• _WHAT IS ASKED_
Take every line where the string "scene" appears and copy it.
>> start DATASET CONTENT
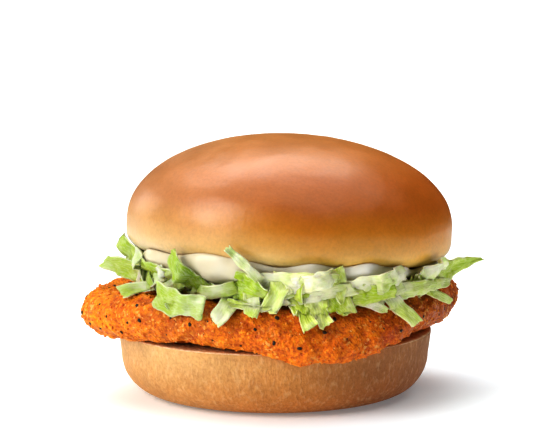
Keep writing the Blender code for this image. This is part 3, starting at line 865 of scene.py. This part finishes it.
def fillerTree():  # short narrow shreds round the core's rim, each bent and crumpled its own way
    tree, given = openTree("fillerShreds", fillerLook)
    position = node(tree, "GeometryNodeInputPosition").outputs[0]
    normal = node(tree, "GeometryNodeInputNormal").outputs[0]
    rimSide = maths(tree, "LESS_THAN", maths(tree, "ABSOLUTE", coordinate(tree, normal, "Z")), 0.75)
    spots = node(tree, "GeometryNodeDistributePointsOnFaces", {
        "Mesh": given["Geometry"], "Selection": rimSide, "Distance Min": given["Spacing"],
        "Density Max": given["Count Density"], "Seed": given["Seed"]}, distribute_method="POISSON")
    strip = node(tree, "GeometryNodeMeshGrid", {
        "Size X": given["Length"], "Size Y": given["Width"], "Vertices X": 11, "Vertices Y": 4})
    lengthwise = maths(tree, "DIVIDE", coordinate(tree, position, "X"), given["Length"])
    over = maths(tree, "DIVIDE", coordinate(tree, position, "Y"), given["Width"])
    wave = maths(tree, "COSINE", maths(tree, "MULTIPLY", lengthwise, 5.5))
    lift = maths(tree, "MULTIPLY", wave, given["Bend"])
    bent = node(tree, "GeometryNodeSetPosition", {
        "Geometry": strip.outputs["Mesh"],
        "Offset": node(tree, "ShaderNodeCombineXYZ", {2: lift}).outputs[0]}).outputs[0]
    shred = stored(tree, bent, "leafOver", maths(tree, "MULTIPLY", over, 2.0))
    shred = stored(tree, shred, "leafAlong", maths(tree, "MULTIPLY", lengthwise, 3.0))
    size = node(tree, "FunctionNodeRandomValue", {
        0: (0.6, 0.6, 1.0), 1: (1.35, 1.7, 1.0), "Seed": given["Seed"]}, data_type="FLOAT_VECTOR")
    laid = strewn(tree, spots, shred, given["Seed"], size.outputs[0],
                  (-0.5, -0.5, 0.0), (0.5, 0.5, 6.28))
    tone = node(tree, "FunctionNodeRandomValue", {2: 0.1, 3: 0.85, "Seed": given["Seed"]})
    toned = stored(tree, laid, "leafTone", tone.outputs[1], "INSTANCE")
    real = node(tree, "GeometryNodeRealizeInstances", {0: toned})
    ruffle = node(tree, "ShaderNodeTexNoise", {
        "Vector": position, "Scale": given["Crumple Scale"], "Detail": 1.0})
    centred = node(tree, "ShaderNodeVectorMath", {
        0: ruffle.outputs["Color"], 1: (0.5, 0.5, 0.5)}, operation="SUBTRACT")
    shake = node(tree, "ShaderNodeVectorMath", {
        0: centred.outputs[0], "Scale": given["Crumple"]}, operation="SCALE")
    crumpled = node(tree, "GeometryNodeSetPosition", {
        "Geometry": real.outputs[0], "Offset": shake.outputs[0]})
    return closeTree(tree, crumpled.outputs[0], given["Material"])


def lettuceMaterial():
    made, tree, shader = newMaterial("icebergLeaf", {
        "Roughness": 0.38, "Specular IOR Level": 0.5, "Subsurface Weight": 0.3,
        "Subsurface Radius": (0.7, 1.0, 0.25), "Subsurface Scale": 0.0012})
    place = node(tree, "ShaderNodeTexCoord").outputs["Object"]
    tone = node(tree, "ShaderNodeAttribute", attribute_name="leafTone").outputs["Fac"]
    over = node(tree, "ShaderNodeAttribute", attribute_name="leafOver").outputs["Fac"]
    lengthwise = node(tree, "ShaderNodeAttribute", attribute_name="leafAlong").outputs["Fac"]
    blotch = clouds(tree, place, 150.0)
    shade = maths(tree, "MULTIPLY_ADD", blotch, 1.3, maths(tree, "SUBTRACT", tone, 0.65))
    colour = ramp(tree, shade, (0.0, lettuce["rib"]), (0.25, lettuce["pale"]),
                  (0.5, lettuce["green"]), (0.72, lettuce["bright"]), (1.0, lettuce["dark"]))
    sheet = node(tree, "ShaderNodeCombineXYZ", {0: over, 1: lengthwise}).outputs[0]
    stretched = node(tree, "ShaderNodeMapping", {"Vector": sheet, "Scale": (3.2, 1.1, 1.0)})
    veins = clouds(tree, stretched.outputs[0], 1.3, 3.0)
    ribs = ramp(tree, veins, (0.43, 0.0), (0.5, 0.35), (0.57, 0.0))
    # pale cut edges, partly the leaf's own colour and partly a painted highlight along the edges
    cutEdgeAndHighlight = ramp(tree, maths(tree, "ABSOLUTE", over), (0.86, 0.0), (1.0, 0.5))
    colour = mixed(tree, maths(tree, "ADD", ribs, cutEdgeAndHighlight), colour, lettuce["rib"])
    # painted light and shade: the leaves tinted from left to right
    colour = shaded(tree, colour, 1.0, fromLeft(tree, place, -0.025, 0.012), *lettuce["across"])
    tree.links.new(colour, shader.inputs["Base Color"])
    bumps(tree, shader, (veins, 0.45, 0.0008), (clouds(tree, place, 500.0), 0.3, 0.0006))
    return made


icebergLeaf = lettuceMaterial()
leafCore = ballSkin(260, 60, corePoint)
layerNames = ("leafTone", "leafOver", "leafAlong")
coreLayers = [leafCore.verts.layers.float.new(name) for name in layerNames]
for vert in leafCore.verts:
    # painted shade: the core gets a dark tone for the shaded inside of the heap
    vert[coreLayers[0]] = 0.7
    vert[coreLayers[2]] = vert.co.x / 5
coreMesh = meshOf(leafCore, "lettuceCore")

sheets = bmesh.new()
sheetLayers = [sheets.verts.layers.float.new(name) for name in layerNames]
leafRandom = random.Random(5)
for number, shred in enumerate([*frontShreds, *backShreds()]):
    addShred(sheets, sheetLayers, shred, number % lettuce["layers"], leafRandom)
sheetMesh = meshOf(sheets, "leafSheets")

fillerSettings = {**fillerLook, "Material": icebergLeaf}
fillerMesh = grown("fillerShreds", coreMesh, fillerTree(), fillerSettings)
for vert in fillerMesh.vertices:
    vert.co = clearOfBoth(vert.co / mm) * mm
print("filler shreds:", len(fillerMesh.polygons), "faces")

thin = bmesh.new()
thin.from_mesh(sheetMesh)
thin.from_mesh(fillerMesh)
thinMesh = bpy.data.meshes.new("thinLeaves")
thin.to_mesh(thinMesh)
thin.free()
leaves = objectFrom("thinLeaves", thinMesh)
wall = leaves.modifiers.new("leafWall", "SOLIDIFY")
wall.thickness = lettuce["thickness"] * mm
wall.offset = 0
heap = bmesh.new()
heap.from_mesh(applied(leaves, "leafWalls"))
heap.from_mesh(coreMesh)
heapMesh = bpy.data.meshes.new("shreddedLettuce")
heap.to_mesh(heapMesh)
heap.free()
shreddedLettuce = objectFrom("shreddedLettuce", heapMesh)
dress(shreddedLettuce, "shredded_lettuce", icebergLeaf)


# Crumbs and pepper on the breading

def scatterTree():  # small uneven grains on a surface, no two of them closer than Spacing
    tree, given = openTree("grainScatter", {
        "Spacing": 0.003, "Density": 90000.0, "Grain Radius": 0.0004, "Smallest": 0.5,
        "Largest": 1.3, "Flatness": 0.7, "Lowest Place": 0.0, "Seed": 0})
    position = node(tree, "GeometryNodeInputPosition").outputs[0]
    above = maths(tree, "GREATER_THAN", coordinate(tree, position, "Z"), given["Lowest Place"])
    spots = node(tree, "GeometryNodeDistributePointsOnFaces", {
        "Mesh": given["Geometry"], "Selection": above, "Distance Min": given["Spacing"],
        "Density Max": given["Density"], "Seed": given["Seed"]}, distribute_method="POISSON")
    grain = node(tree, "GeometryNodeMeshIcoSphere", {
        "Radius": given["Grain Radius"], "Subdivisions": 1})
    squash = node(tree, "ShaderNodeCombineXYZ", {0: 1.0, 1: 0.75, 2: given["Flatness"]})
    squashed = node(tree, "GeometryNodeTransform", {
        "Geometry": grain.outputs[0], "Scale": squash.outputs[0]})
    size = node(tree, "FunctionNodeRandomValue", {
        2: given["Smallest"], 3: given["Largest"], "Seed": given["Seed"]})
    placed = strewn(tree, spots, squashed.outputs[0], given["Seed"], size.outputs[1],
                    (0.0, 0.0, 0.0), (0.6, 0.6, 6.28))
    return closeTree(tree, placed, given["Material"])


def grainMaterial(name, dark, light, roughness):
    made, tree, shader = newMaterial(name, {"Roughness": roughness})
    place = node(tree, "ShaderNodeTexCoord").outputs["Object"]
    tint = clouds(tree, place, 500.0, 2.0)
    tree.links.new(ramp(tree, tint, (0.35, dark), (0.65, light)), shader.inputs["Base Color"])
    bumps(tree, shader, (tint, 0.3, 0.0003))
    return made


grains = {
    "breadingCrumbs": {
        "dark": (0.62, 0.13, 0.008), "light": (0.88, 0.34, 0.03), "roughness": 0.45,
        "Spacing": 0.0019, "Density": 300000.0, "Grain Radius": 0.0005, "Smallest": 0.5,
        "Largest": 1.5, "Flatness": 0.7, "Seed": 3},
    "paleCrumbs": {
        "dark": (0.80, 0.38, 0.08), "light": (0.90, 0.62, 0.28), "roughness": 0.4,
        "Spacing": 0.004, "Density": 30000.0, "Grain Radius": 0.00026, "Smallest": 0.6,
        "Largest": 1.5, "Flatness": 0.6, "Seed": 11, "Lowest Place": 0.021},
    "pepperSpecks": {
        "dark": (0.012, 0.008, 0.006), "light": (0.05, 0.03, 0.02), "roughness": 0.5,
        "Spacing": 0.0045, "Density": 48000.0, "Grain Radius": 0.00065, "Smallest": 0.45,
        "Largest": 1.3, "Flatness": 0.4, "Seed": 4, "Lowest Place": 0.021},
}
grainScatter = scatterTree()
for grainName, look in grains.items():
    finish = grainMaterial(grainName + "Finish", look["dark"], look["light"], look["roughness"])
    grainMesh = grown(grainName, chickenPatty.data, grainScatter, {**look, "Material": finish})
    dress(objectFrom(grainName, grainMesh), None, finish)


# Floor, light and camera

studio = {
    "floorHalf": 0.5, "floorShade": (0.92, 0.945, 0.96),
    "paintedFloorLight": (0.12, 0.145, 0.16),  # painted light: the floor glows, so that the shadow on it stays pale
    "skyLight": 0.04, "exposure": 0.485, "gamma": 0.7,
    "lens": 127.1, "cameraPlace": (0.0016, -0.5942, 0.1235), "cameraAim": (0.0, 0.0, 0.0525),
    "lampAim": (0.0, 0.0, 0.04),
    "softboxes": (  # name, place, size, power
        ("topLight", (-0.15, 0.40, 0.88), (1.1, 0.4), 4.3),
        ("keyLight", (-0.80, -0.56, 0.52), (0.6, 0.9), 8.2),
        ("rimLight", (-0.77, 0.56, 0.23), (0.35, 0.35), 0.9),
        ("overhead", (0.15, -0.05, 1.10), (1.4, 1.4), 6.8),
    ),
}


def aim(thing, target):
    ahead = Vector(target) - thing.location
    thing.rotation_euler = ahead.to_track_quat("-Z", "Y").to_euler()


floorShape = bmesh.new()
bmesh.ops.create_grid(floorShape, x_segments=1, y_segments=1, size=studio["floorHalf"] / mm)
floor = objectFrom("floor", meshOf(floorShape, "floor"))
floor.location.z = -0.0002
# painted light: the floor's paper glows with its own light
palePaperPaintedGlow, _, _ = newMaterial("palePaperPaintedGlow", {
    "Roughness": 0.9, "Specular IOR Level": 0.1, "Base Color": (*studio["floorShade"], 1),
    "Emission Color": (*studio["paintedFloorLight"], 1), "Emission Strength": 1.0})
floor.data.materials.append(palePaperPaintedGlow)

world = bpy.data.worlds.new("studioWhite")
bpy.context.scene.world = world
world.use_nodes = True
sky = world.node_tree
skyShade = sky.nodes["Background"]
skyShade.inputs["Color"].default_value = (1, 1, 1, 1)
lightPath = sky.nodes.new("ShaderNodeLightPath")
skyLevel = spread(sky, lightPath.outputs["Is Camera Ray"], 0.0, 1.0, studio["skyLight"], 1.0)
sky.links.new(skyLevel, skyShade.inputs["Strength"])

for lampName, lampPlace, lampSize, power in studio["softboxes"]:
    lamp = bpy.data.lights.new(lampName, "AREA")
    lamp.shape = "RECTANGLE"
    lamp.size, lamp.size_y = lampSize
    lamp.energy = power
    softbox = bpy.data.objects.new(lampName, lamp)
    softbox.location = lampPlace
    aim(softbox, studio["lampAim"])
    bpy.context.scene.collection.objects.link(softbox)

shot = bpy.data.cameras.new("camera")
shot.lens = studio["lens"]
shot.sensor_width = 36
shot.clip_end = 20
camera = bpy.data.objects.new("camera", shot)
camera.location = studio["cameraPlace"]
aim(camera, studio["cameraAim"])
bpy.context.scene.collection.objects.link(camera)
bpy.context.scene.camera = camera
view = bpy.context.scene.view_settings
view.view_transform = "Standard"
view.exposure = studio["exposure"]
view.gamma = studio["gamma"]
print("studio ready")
>> end DATASET CONTENT
• _RESPONSE TO THIS TASK_
Keep writing the Blender code for this image. This is part 3, starting at line 865 of scene.py. This part finishes it.
bpy.context.scene.world = world
    bpy.context.scene.collection.objects.link(softbox)
bpy.context.scene.collection.objects.link(camera)
bpy.context.scene.camera = camera
view = bpy.context.scene.view_settings